:: DATA SECTION

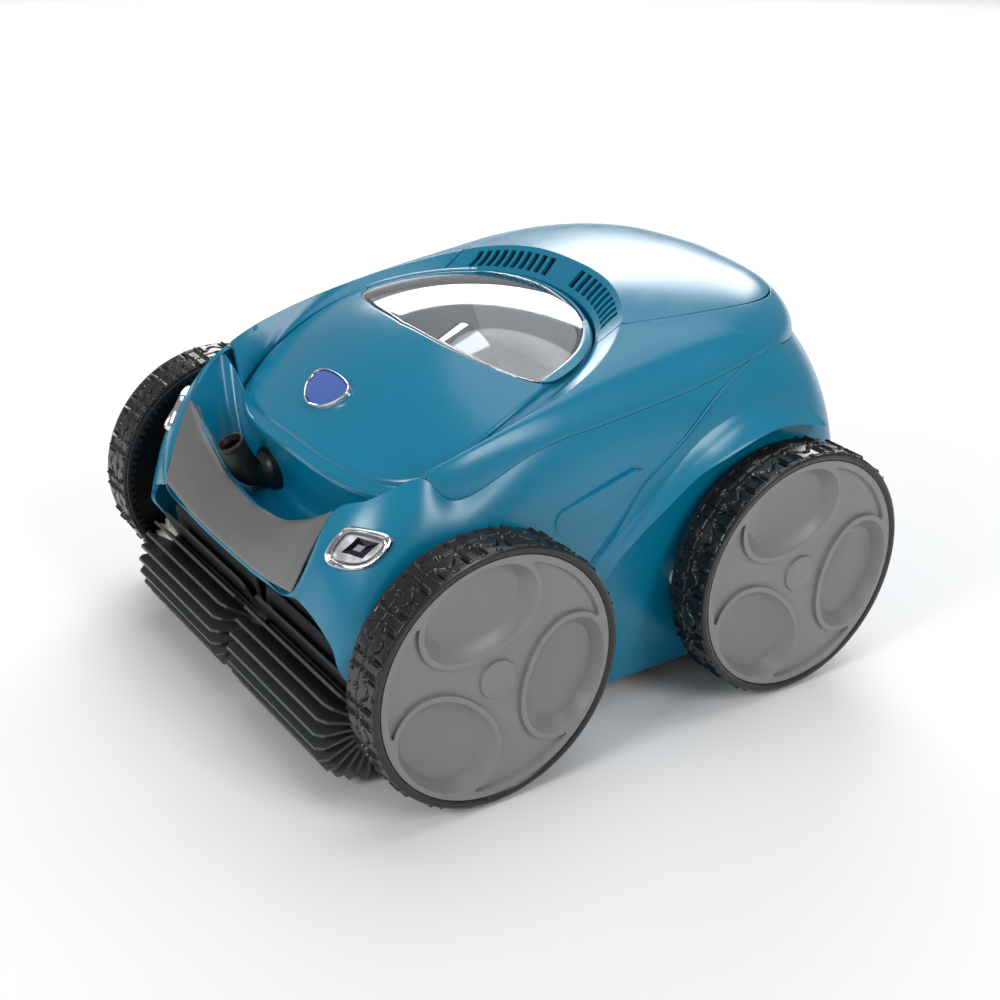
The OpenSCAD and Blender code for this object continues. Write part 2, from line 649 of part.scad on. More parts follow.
// Grey wheel disc with three stepped oval pockets and a centre button
module disc(end) {
    t = 9;
    at_wheel(end) translate([wheel_w - 10.5, 0, 0]) color(grey) difference() {
        union() {
            bar_x(disc_d / 2, t);
            translate([t - 1, 0, 0]) bar_x(16, 2.5);
        }
        translate([-1, 0, 0]) bar_x(13, 6);
        for (i = [0:2]) rotate([i * 120 + 30, 0, 0]) translate([t - 1.6, 0, 47]) {
            oval(30, 22, 4);
            translate([-2, 0, 0]) oval(26, 18, 4);
        }
        for (i = [0:2]) rotate([i * 120 + 90, 0, 0]) translate([t - 2, 0, 70]) oval(20, 5, 4);
    }
}
// Rounded slot cut, long across and short outwards
module oval(a, b, h) {
    rotate([0, 90, 0]) union() {
        for (s = [-1, 1]) translate([0, s * (a - b), 0]) cylinder(r = b, h = h);
        translate([-b, b - a, 0]) cube([2 * b, 2 * (a - b), h]);
    }
}

module tyre_front_left() { tyre(-1); }
module tyre_rear_left() { tyre(1); }
module tyre_front_right() { mirror([1, 0, 0]) tyre(-1); }
module tyre_rear_right() { mirror([1, 0, 0]) tyre(1); }
module rim_front_left() { rim(-1); }
module rim_rear_left() { rim(1); }
module rim_front_right() { mirror([1, 0, 0]) rim(-1); }
module rim_rear_right() { mirror([1, 0, 0]) rim(1); }
module disc_front_left() { disc(-1); }
module disc_rear_left() { disc(1); }
module disc_front_right() { mirror([1, 0, 0]) disc(-1); }
module disc_rear_right() { mirror([1, 0, 0]) disc(1); }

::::

**PROBLEM STATEMENT**
Output the lines above verbatim and in full.

**TASK RESULT**
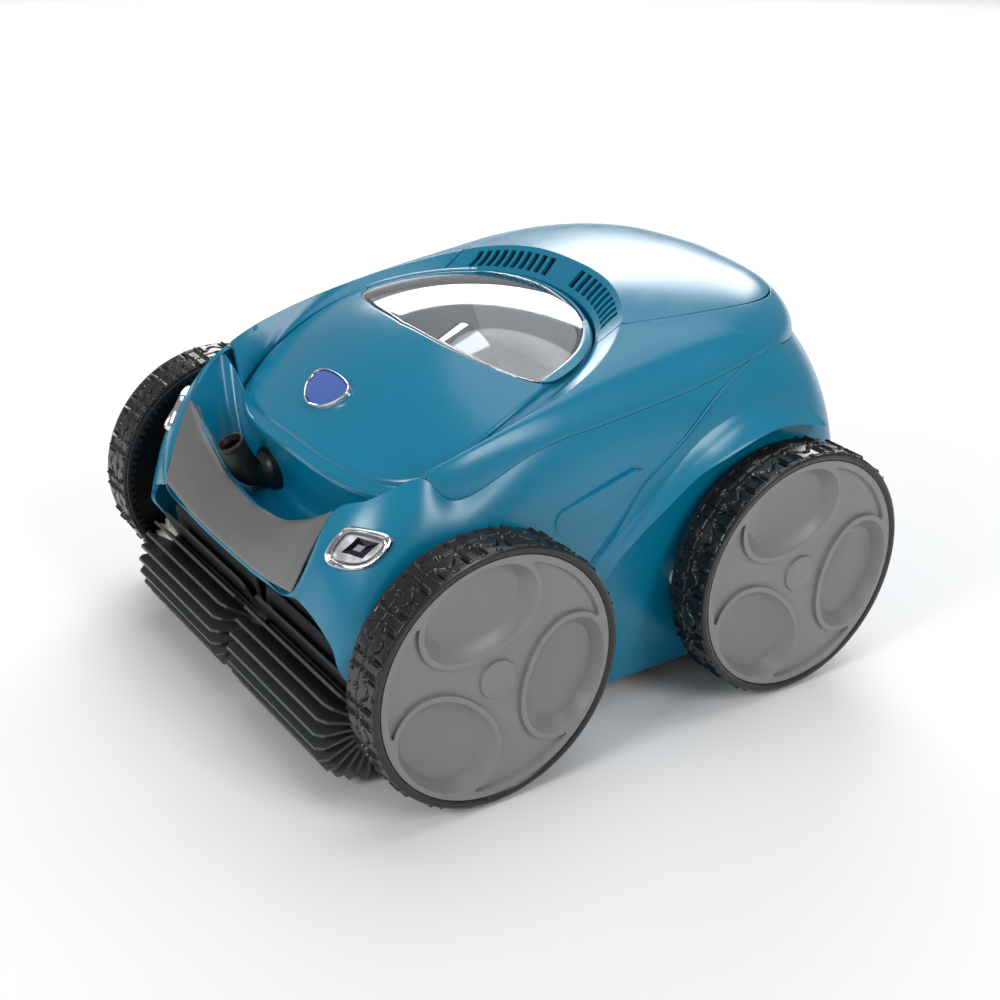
The OpenSCAD and Blender code for this object continues. Write part 2, from line 649 of part.scad on. More parts follow.
// Grey wheel disc with three stepped oval pockets and a centre button
module disc(end) {
    t = 9;
    at_wheel(end) translate([wheel_w - 10.5, 0, 0]) color(grey) difference() {
        union() {
            bar_x(disc_d / 2, t);
            translate([t - 1, 0, 0]) bar_x(16, 2.5);
        }
        translate([-1, 0, 0]) bar_x(13, 6);
        for (i = [0:2]) rotate([i * 120 + 30, 0, 0]) translate([t - 1.6, 0, 47]) {
            oval(30, 22, 4);
            translate([-2, 0, 0]) oval(26, 18, 4);
        }
        for (i = [0:2]) rotate([i * 120 + 90, 0, 0]) translate([t - 2, 0, 70]) oval(20, 5, 4);
    }
}
// Rounded slot cut, long across and short outwards
module oval(a, b, h) {
    rotate([0, 90, 0]) union() {
        for (s = [-1, 1]) translate([0, s * (a - b), 0]) cylinder(r = b, h = h);
        translate([-b, b - a, 0]) cube([2 * b, 2 * (a - b), h]);
    }
}

module tyre_front_left() { tyre(-1); }
module tyre_rear_left() { tyre(1); }
module tyre_front_right() { mirror([1, 0, 0]) tyre(-1); }
module tyre_rear_right() { mirror([1, 0, 0]) tyre(1); }
module rim_front_left() { rim(-1); }
module rim_rear_left() { rim(1); }
module rim_front_right() { mirror([1, 0, 0]) rim(-1); }
module rim_rear_right() { mirror([1, 0, 0]) rim(1); }
module disc_front_left() { disc(-1); }
module disc_rear_left() { disc(1); }
module disc_front_right() { mirror([1, 0, 0]) disc(-1); }
module disc_rear_right() { mirror([1, 0, 0]) disc(1); }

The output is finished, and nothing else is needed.